▶ _Data extract_:
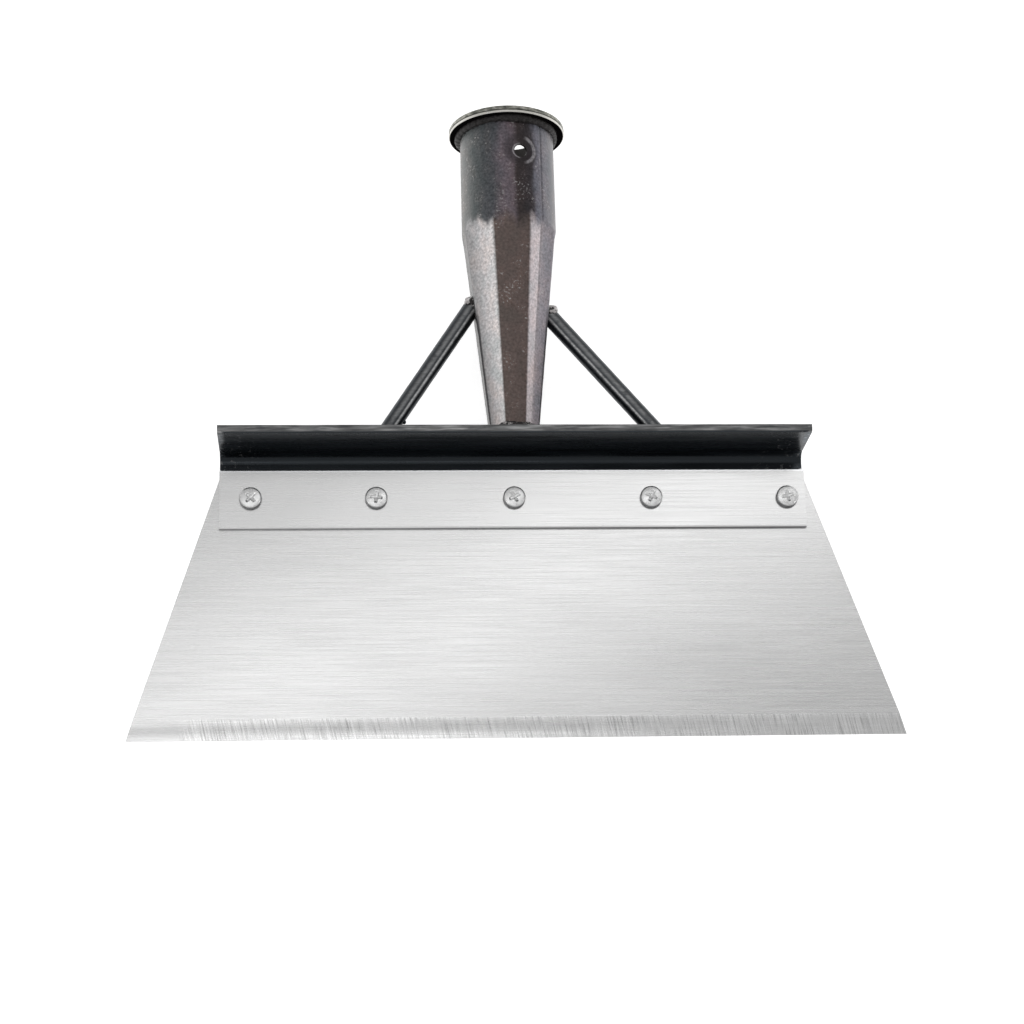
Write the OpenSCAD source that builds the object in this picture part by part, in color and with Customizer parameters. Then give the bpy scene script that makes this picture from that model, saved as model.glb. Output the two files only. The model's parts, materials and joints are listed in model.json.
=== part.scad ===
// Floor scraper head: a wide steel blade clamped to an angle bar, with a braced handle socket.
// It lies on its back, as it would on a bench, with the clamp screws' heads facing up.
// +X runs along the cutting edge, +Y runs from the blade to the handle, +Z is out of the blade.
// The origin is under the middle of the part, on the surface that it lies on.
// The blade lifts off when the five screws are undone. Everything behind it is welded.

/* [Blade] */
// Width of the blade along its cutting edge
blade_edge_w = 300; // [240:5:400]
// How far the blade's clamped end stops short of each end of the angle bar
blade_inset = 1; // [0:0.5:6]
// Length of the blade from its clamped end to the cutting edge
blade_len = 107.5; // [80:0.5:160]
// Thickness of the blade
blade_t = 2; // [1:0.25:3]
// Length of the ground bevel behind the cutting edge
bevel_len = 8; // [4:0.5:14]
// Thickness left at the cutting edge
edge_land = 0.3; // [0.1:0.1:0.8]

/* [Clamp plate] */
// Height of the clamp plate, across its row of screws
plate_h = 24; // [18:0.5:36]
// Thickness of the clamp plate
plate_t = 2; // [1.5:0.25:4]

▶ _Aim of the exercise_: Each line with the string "that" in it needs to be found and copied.

▶ _Solution to the problem_:
Write the OpenSCAD source that builds the object in this picture part by part, in color and with Customizer parameters. Then give the bpy scene script that makes this picture from that model, saved as model.glb. Output the two files only. The model's parts, materials and joints are listed in model.json.
// The origin is under the middle of the part, on the surface that it lies on.